Pero no prevalecerán
La guerra constante que a lo largo de sus más de dos siglos ha asediado todos los predios de la Iglesia instituida por Jesucristo la noche del Jueves Santo, con nuevas armas pero viejos argumentos, en estos tiempos se renueva en la irrenunciable aspiración de destruirla. No es, pues, nada nuevo. En su fundamental obra “Ortodoxia”, ese gigante físico, intelectual y moral del cristianismo, nacido el 29 de mayo de 1874 en Kensington, que fue Gilbert Keith (G.K.) Chesterton decía que, en tiempos cuando estaba descentrado y en afanosa búsqueda personal, le intrigaban mucho –por sus ambivalencias- las acusaciones que se hacían al cristianismo y a la Iglesia Católica y que le parecían inconsistentes, pues lo cristiano no podía ser, al mismo tiempo “la máscara negra de un mundo blanco y, también, la máscara blanca de un mundo negro”.

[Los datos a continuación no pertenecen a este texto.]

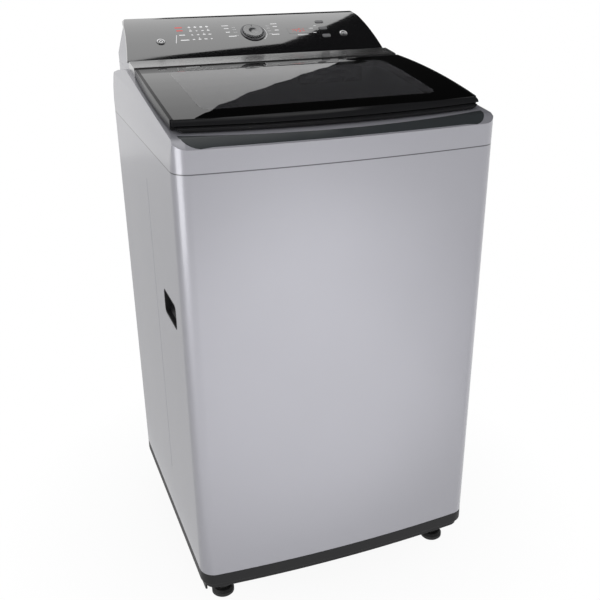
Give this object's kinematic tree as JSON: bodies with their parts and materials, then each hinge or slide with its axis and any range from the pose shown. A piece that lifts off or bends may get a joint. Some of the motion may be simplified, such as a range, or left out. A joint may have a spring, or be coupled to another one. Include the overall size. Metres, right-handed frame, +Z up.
{
  "type": "top load washing machine",
  "caption": "Top load washing machine with a bowed silver cabinet, dark glass lid, sloping black console, hung tub, basket, pulsator and belt drive.",
  "frame": {"origin": "on the floor, at the centre of the bounding box", "axes": "+Z up along the longest extent, front faces -Y, +X to the right of someone facing the front"},
  "size_m": [0.54, 0.56, 0.9884],
  "materials": {
    "body_paint": "satin lavender silver baked enamel",
    "top_plastic": "satin silver moulded plastic",
    "zinc_sheet": "zinc coated sheet",
    "base_black": "black moulded plastic",
    "rubber_black": "soft black rubber",
    "trim_grey": "dark grey satin plastic",
    "gloss_black": "black gloss plastic",
    "glass_dark": "smoked tempered glass with a black printed border",
    "fascia_black": "high gloss black",
    "display_red": "smoked display window",
    "chrome_trim": "bright plated",
    "knob_black": "black gloss plastic",
    "button_silver": "satin silver",
    "key_grey": "grey",
    "steel_bright": "bright steel",
    "steel_spring": "dark spring steel",
    "stainless": "perforated stainless steel",
    "white_plastic": "white moulded plastic",
    "pulsator_blue": "light blue grey plastic",
    "drawer_grey": "dark grey plastic",
    "aluminium_cast": "die cast aluminium",
    "board_green": "potted circuit board",
    "screw_zinc": "zinc plated"
  },
  "bodies": {
    "cabinet": {"cabinet_shell": "body_paint", "rear_panel": "zinc_sheet", "base_frame": "base_black", "rear_feet": "rubber_black", "foot_nuts": "screw_zinc", "top_frame": "top_plastic", "trim_strip": "trim_grey", "hinge_cover": "gloss_black", "console_housing": "top_plastic", "control_panel": "fascia_black", "display_window": "display_red", "control_board": "board_green", "dial_ring": "chrome_trim", "lid_lock": "white_plastic", "hand_grips": "base_black", "corner_brackets": "zinc_sheet", "suspension_rods": "steel_bright", "water_inlet_valve": "white_plastic", "dispenser_housing": "white_plastic", "pressure_switch": "white_plastic", "drain_outlet": "base_black", "drain_bellows": "rubber_black", "case_screws": "screw_zinc", "run_capacitor": "aluminium_cast", "suspension_springs": "steel_spring"},
    "lid": {"lid_frame": "gloss_black", "lid_glass": "glass_dark", "lid_hinge_pins": "steel_bright", "lid_bumpers": "rubber_black", "lid_hook": "gloss_black"},
    "dial": {"program_dial": "knob_black"},
    "power_key": {"power_button": "button_silver"},
    "start_key": {"start_button": "button_silver"},
    "temp_key": {"temperature_key": "key_grey"},
    "rinse_opt": {"rinse_key": "key_grey"},
    "spin_opt": {"spin_key": "key_grey"},
    "drawer": {"detergent_drawer": "drawer_grey"},
    "foot_left": {"front_foot_left": "rubber_black"},
    "foot_right": {"front_foot_right": "rubber_black"},
    "tub": {"outer_tub": "white_plastic", "tub_cover": "white_plastic", "shaft_seal": "rubber_black", "mounting_plate": "zinc_sheet", "gearcase": "aluminium_cast", "drive_motor": "aluminium_cast", "drive_belt": "rubber_black", "drain_actuator": "white_plastic", "drain_valve": "base_black", "damper_cups": "base_black"},
    "basket": {"basket_shell": "stainless", "basket_base": "pulsator_blue", "balance_ring": "pulsator_blue", "lint_filter": "pulsator_blue", "spin_tube": "steel_bright"},
    "agitator": {"pulsator": "pulsator_blue", "pulsator_shaft": "steel_bright"},
    "drive_wheel": {"gearcase_pulley": "aluminium_cast"},
    "motor_wheel": {"motor_pulley": "aluminium_cast"},
    "brake": {"brake_lever": "screw_zinc"},
    "drain_slide": {"drain_plug": "drawer_grey"}
  },
  "joints": [
    {"name": "lid_hinge", "type": "hinge", "parent": "cabinet", "child": "lid", "pos_m": [0, 0.0725, 0.91902], "axis": [-1, 0, 0], "range_deg": [0, 100]},
    {"name": "dial_turn", "type": "hinge", "parent": "cabinet", "child": "dial", "pos_m": [0, 0.19243, 0.96322], "axis": [0, -0.4704, 0.8825], "continuous": true},
    {"name": "power_push", "type": "slide", "parent": "cabinet", "child": "power_key", "axis": [0, 0.5214, -0.8533], "range_m": [0, 0.001], "stiffness_N_per_m": 600, "springref_m": -0.0005},
    {"name": "start_push", "type": "slide", "parent": "cabinet", "child": "start_key", "axis": [0, 0.5214, -0.8533], "range_m": [0, 0.001], "stiffness_N_per_m": 600, "springref_m": -0.0005},
    {"name": "temperature_push", "type": "slide", "parent": "cabinet", "child": "temp_key", "axis": [0, 0.3841, -0.9233], "range_m": [0, 0.001], "stiffness_N_per_m": 600, "springref_m": -0.0005},
    {"name": "rinse_push", "type": "slide", "parent": "cabinet", "child": "rinse_opt", "axis": [0, 0.4606, -0.8876], "range_m": [0, 0.001], "stiffness_N_per_m": 600, "springref_m": -0.0005},
    {"name": "spin_push", "type": "slide", "parent": "cabinet", "child": "spin_opt", "axis": [0, 0.5339, -0.8456], "range_m": [0, 0.001], "stiffness_N_per_m": 600, "springref_m": -0.0005},
    {"name": "drawer_slide", "type": "slide", "parent": "cabinet", "child": "drawer", "axis": [0, -1, 0], "range_m": [0, 0.085]},
    {"name": "foot_left_screw", "type": "slide", "parent": "cabinet", "child": "foot_left", "axis": [0, 0, -1], "range_m": [0, 0.01]},
    {"name": "foot_right_screw", "type": "slide", "parent": "cabinet", "child": "foot_right", "axis": [0, 0, -1], "range_m": [0, 0.01]},
    {"name": "tub_suspension", "type": "slide", "parent": "cabinet", "child": "tub", "axis": [0, 0, 1], "range_m": [-0.03, 0.01], "stiffness_N_per_m": 10000, "springref_m": 0.0206, "deforming": ["suspension_springs", "drain_bellows"]},
    {"name": "basket_spin", "type": "hinge", "parent": "tub", "child": "basket", "pos_m": [0, -0.009, 0.275], "axis": [0, 0, 1], "continuous": true},
    {"name": "pulsator_turn", "type": "hinge", "parent": "tub", "child": "agitator", "pos_m": [0, -0.009, 0.275], "axis": [0, 0, 1], "continuous": true},
    {"name": "drive_wheel_turn", "type": "hinge", "parent": "tub", "child": "drive_wheel", "pos_m": [0, -0.009, 0.151], "axis": [0, 0, 1], "continuous": true},
    {"name": "motor_wheel_turn", "type": "hinge", "parent": "tub", "child": "motor_wheel", "pos_m": [0.136, -0.009, 0.151], "axis": [0, 0, 1], "continuous": true},
    {"name": "drain_plug_slide", "type": "slide", "parent": "tub", "child": "drain_slide", "axis": [1, 0, 0], "range_m": [0, 0.014], "stiffness_N_per_m": 400, "springref_m": -0.004},
    {"name": "brake_release", "type": "hinge", "parent": "tub", "child": "brake", "pos_m": [0, 0.056, 0.243], "axis": [0, 0, -1], "range_deg": [0, 22.1]}
  ],
  "couplings": [
    {"joint": "drive_wheel_turn", "follows": "pulsator_turn", "ratio": 4},
    {"joint": "motor_wheel_turn", "follows": "pulsator_turn", "ratio": 10.182},
    {"joint": "brake_release", "follows": "drain_plug_slide", "rad_per_m": 27.435}
  ]
}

En efecto, Chesterton señalaba que grandes y muy viriles escépticos del siglo XIX, como Huxley y Bradlaugh, en una página de su Manual Agnóstico acusaban al cristianismo de ser un “algo tímido, monástico y poco viril”, pues pretendía que los hombres fuesen como ovejas pero, al pasar a la siguiente página, había encontrado que debía odiarlo y no porque no luchaba, “sino por su lucha excesiva”, por la que era “matriz de todas las guerras e inundaba el mundo de sangre”. De esta forma, Eduardo el Confesor resultaba culpable porque no quiso luchar, pero Ricardo Corazón de León lo era por ser feroz luchador. Los mismos quienes censuraban al cristianismo “por su blandura y no resistencia, también lo hacían por la violencia y valor de las Cruzadas”. Y observaba Chesterton cómo la misma contradicción pero con diferentes factores ha venido colmando la historia de la Iglesia Católica a lo largo de sus dos mil años de existencia. ¿Qué era -se preguntaba G.K.- ese cristianismo que siempre prohibía las guerras y siempre las producía? Nuestro autor se extiende al señalar numerosos ejemplos, como aquél en el que se afirmaba que había que “confiar en la ética de Epíteto porque la Ética nunca cambia”, pero se señalaba que “no se debía confiar en la ética de Bossuet pues la Ética había cambiado.” Tomemos, sin embargo, uno como último pues concierne al tema que hemos propuesto. Recuerda Chesterton que el grande y peor crimen del cristianismo era su ataque contra la familia pues, para unos escépticos, “arrastraba a las mujeres a la soledad y a la contemplación del claustro” y hacía que abandonaran la familia y la procreación, pero para otros, “avanzados”, el crimen era que, obligadas al matrimonio, condenaba a las mujeres a la esclavitud de la casa, los hijos y la familia.
En estos tiempos presentes, los escépticos de la actualidad han logrado descubrir el nuevo crimen de la Iglesia: ¡el celibato! Hay que decir como Arquímedes ¡Eureka! No sabíamos los mortales ignaros que los aspirantes a seguir el sacerdocio eran secuestrados (¿Por quienes? ¿Acaso los curas?) en oscuridades de calles de lejanos pueblos; ingenuamente pensábamos que, los aspirantes a consagrarse al servicio de Cristo, entraban a los seminarios según sus propias razón y voluntades. Entonces, por supuesto, la solución será ¡suprimir el celibato por ser el culpable de la pederastia!
¡Magnífico!
Lo que no tomaron en cuenta es la contundencia de las estadísticas. Hay muchas circulando por Internet. Dichas estadísticas demuestran: a) Que entre las confesiones religiosas, aquella que teniendo pederastas, es la Católica la Iglesia que registra el menor número. Las que mayor número de casos presentan, no tienen el celibato. Eso no es para celebrarlo. Todo lo contrario; b) que el mayor número de casos de pederastia no se presenta en ninguna confesión religiosa, sino en las familias.
El problema no es el celibato, ni la fe que siga una determinada Iglesia. El problema es la formidable crisis de valores; el relativismo según el cual cada persona se rige por su verdad, pues no hay verdades universales; no hay conciencia verdadera sino
voluntarismo absoluto; el problema es el egocentrismo sin límites; el problema es la voluntad de dominio que se sobrepone a la voluntad de amor; el problema es el inagotable apetito de más tener y el absoluto olvido del más ser; el problema es la total ausencia de trascendencia de la vida humana que, irremediablemente, ha de enfrentar la realidad de la muerte; el problema es el vacío existencial de la persona humana que se ha auto designado como alfa y omega de la Creación.